Imagine a world where, in the name of homeland security, every trip by every motorist is tracked and recorded by the government using a wireless technology called telematics. The truth is, the vast body of automotive data on the activities of American citizens this would produce is closer to reality than you think. It already has a name — infostructure — as well as a powerful group of corporate executives and high-ranking government officials aiming to build it, profit from it and ultimately administer it.

You may have never heard of the Intelligent Transportation Society of America (ITSA), but Charlotte drivers have been supporting its long-term goal of recording their every move without knowing it — and they’re about to increase their contribution. Every time a motorist pays one of the thousands of $50 tickets speed cameras will soon allow the City of Charlotte to issue every month, $39 of it will go to a company called Peek Traffic. Peek, which also owns and profits from Charlotte’s red light cameras, raked in $25 million from motorists caught on camera last year. It is owned by Chicago-based Quixote Corp., an upper-mid-level player among the approximately 150 corporations that are members of ITSA.

Quixote and ITSA share the same goal — to become a major player in the rapidly developing Intelligent Transportation Systems (ITS) market. On behalf of member companies like Quixote, ITSA is fighting to drag more funding out of the federal government, in particular the Federal Transportation Department and the Department of Homeland Security, for ITS systems that will track nearly everything that happens on the road, from accidents to driving conditions, and beam it back to a centralized location.
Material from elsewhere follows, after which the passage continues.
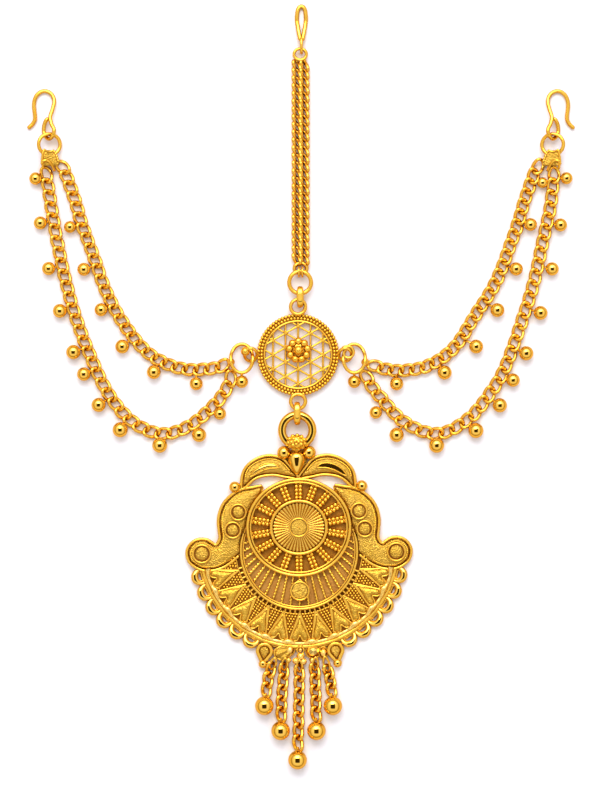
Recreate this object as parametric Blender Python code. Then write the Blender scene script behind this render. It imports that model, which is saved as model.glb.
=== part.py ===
"""Forehead chain of yellow gold, laid flat: a hair chain, a filigree disc, a large pendant
with five drops, and two swags of chain on each side that end in hooks.

Metres, +Z up. The piece lies on z = 0, face up, with the hair chain towards +Y.
"""

import math

import bmesh
import bpy
from mathutils import Matrix, Vector

# Clearance between pieces that hang in one another, and the level of the flat rings
CLEARANCE = 0.0003
RING_LEVEL = 0.00195

# Faces that meet at a smaller angle, in degrees, are made one after a join
FLAT_ANGLE = 0.4

# Hair loop, the ring under it and the hair chain
LOOP_X = 0.0001
LOOP_TOP_Y = 0.0957
LOOP_LENGTH = 0.0089
LOOP_WIDTH = 0.0033
LOOP_WIRE = 0.00095
EYE_WIRE = 0.00075
HAIR_RING_X = -0.0002
HAIR_RING_TOP_Y = 0.0849
HAIR_RING_WIDTH = 0.0039
HAIR_RING_LENGTH = 0.0036
HAIR_RING_WIRE = 0.0008
HAIR_CHAIN_X = -0.0001
HAIR_CHAIN_WIDTH = 0.0039
HAIR_CHAIN_THICKNESS = 0.0014
HAIR_CHAIN_RISE = 0.0046
END_LINK_WIRE = 0.0006

# Jump ring, above the disc's top loop, and the standing link between them
JUMP_RING_X = -0.00022
JUMP_RING_RISE = 0.0061
JUMP_RING_RADIUS = 0.00327
JUMP_RING_WIRE = 0.00105
LINK_WIRE = 0.0010
LINK_WIDTH = 0.00185

# Filigree disc
DISC_X = -0.00075
DISC_Y = 0.00795
DISC_RADIUS = 0.0103
DISC_RIM_WIDTH = 0.0019
DISC_THICKNESS = 0.0024
LATTICE_PITCH = 0.00313
LATTICE_BAR = 0.0005
LATTICE_DEPTH = 0.0006
DISC_LOOP_RADIUS = 0.0023
DISC_LOOP_WIRE = 0.00093
SIDE_LOOP_RADIUS = 0.0020
SIDE_LOOP_WIRE = 0.00085
SIDE_LOOP_SLOPE = 0.85
FLOWER_BALL = 0.0018
FLOWER_RADIUS = 0.0022
FLOWER_PETALS = 9

# Oval side rings with their beads
SIDE_RING_GAP = 0.00225
SIDE_RING_DROP = 0.00095
SIDE_RING_WIDTH = 0.0064
SIDE_RING_LENGTH = 0.0081
SIDE_RING_WIRE = 0.0009
SIDE_RING_LIFT = 0.0009
RING_BEAD = 0.0020
RING_BALL = 0.0032
NECK = 0.0007

# Ends of the side chains, out and up from the side rings
END_OUT = 0.04885
END_RISE = 0.0535
END_RING_RADIUS = 0.00308
END_RING_WIRE = 0.00093
END_RING_SLOPE = -0.3
END_PLATE_WIDTH = 0.0038
END_PLATE_LENGTH = 0.0020
END_PLATE_SHIFT = 0.0005
END_NECK_WIDTH = 0.0016
END_PLATE_SHEET = 0.0004
HOOK_WIRE = 0.0010

# Side chains and the balls on them
CHAIN_DIAMETER = 0.0029
CHAIN_BALL = 0.0033
# Points along a chain's tube, in diameters apart
POINT_PITCH = 2.9
BALL_HOLD = 0.0005

# Link and thick ring that carry the pendant
PENDANT_RING_X = -0.00095
PENDANT_RING_FALL = 0.00717
PENDANT_RING_RADIUS = 0.0048
PENDANT_RING_WIRE = 0.0020

# Pendant
PENDANT_X = -0.0005
PENDANT_TURN = 0.0105
PENDANT_REACH = 0.0281
BASE_THICKNESS = 0.0012
BACK_SHEET = 0.0004
WHEEL_RISE = 0.0053
WHEEL_RADIUS_X = 0.0132
WHEEL_RADIUS_Y = 0.0124
WHEEL_HEIGHT = 0.0028
WHEEL_WIRE = 0.0010
SPOKES = 18
SPOKE_WIDTH = 0.0018
HUB_RADIUS_X = 0.0073
HUB_RADIUS_Y = 0.0070
HUB_WIRE = 0.0008
BUTTON_RADIUS = 0.0023
SUNBURST_DROP = 0.0006
SUNBURST_RADIUS = 0.01485
SUNBURST_WIRE = 0.0009
SUNBURST_HEIGHT = 0.0020
RAY_PITCH = 6.7
RAY_WIDTH = 0.0005
BORDER_RADIUS = 0.0250
BORDER_HALF_ANGLE = 78
RIM_WIRE = 0.0010
HEARTS = 11
HEART_PITCH = 14.1
HEART_TIP_GAP = 0.00165
HEART_LOBE_GAP = 0.0003
HEART_WIDTH = 0.0047
HEART_HEIGHT = 0.0005
SCALLOPS = 6
SCALLOP_START = 28.3
SCALLOP_PITCH = 9.25
SCALLOP_RADIUS = 0.0022
SCALLOP_WIRE = 0.0009
DOME_HEIGHT = 0.0010
BEZEL_RADIUS = 0.0019
BEZEL_HEIGHT = 0.0007
CREST_X = -0.0004
CREST_TIP_SHARE = 0.645
CREST_RISE = 0.0066755
CREST_BALL = 0.0031
CREST_BOSS_RADIUS = 0.0019
CREST_BOSS_LENGTH = 0.0064
BAIL_WIDTH = 0.0022
BAIL_WALL = 0.0007
SHOULDER_BALL = 0.0027
DROP_SETTING_RADIUS = 0.0020
DROP_SETTING_LENGTH = 0.0042
SETTING_BALL = 0.0022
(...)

By comparison, the networks of cameras that police motorists in some European countries are child’s play.

But roads are just one of the areas over which ITSA wants technological domain. The non-profit organization is also pushing, on behalf of its members, to implement a similar sort of surveillance technology at ports and airports. Merely creating this system and profiting from it aren’t enough for the corporate and government power players behind ITSA, whose board includes executives at General Motors and DaimlerChrysler. According to the company’s strategic goals, ITSA wants to become the “overall facilitator” of an integrated network of transportation information.
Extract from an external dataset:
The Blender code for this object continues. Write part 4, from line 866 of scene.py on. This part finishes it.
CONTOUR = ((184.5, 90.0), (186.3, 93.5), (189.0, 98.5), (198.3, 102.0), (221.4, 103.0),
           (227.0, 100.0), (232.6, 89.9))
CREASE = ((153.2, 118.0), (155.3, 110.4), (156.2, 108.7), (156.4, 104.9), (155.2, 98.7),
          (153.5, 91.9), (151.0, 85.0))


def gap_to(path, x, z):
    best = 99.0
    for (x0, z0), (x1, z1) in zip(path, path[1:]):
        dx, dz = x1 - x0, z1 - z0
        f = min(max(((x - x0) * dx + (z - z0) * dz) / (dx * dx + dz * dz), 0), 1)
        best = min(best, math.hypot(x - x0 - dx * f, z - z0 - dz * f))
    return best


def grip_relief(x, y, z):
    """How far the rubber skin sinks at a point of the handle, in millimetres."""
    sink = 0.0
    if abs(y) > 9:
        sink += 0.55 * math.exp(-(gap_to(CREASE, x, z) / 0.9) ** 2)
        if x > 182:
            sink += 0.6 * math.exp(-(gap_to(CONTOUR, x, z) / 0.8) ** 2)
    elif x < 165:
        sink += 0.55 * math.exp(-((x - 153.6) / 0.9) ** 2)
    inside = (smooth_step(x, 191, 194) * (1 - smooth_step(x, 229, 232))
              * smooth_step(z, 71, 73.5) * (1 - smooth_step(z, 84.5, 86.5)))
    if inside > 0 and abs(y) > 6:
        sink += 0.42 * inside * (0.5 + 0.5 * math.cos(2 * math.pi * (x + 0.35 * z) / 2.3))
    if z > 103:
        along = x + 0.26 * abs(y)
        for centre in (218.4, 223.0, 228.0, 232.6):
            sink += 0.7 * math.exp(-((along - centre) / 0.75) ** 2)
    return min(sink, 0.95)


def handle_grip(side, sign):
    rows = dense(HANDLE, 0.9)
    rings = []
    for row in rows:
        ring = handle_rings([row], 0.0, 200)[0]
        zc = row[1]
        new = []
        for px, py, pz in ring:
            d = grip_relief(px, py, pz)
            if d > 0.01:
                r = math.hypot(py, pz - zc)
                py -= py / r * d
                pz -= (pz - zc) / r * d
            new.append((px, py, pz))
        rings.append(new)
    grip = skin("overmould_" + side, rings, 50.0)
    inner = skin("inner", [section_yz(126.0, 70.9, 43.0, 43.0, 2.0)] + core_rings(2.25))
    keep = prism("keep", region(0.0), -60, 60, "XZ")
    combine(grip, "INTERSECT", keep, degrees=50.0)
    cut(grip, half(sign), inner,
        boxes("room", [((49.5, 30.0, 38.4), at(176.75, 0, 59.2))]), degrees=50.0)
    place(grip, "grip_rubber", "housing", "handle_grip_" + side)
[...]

If there was ever any doubt as regards ITSA’s stand on personal privacy, it was erased at its 2002 annual conference, where the keynote speaker called for a national identification card system, “perhaps voluntary,” which ITSA member corporations would, of course, create and administer, to rave reviews and applause from ITSA executives.

At first glance, ITSA and Quixote’s agenda sounds like a good deal for motorists. At an ITSA expo in Long Beach, Quixote showed off Intellizone, a modular system with wireless in-ground sensors, message signs and highway radio to relay vital info about routing, accidents and delays to motorists.

But it’s where these systems will eventually lead, and the frank way ITSA is selling that Orwellian reality to Congress in the name of “homeland security,” that sends a chill right up my spine. While in Washington, ITSA leaders have described the same “motorist safety” technologies to Congress people as “tracking” technology for vehicles, or, in the words of ITSA Chairman Michael Walton, technology that could provide “real time monitoring of highways, bridges and other infrastructure, as well as vehicles.”

Despite its very obvious conflicts of interest, given what its broad corporate membership has to gain, ITSA acts as an advisory committee to the Department of Transportation on ITS, and regularly throws lavish expos for the two dozen members of Congress on the Intelligent Transportation Congressional Caucus — at which Quixote often displays its wares.

In the coming months, all of this will be funded by the suckers who get speeding and red light fines in Charlotte and elsewhere and, since the cameras can photograph up to 120 license plates per minute and anyone going four or more miles over the speed limit could be a target, there will be many suckers. Most of them will buy the official line, that this is about safety, that it won’t eventually lead to an existence lived before the government lens. Unfortunately, the folks at Quixote and ITSA have other plans.

I would be remiss in my commitment to full disclosure if I didn’t mention another innovative bit of traffic technology that the folks at Peek Traffic have so far refused to talk to me about.

It’s a spray called “Photo Blocker,” and it’s invisible when sprayed on your license plate, but produces a glare that renders your plate unreadable in photos. Much to the chagrin of the Denver Police Department, which ran tests on it, the stuff works, and is undetectable to the naked eye.

Keith Bridges, spokesperson for the Charlotte-Mecklenburg Police Department, claims that using it would constitute defacing your license plate, which is illegal, so I’m certainly not endorsing it here. But if you’re interested, the info is there for the reading at www.phantomplate.com.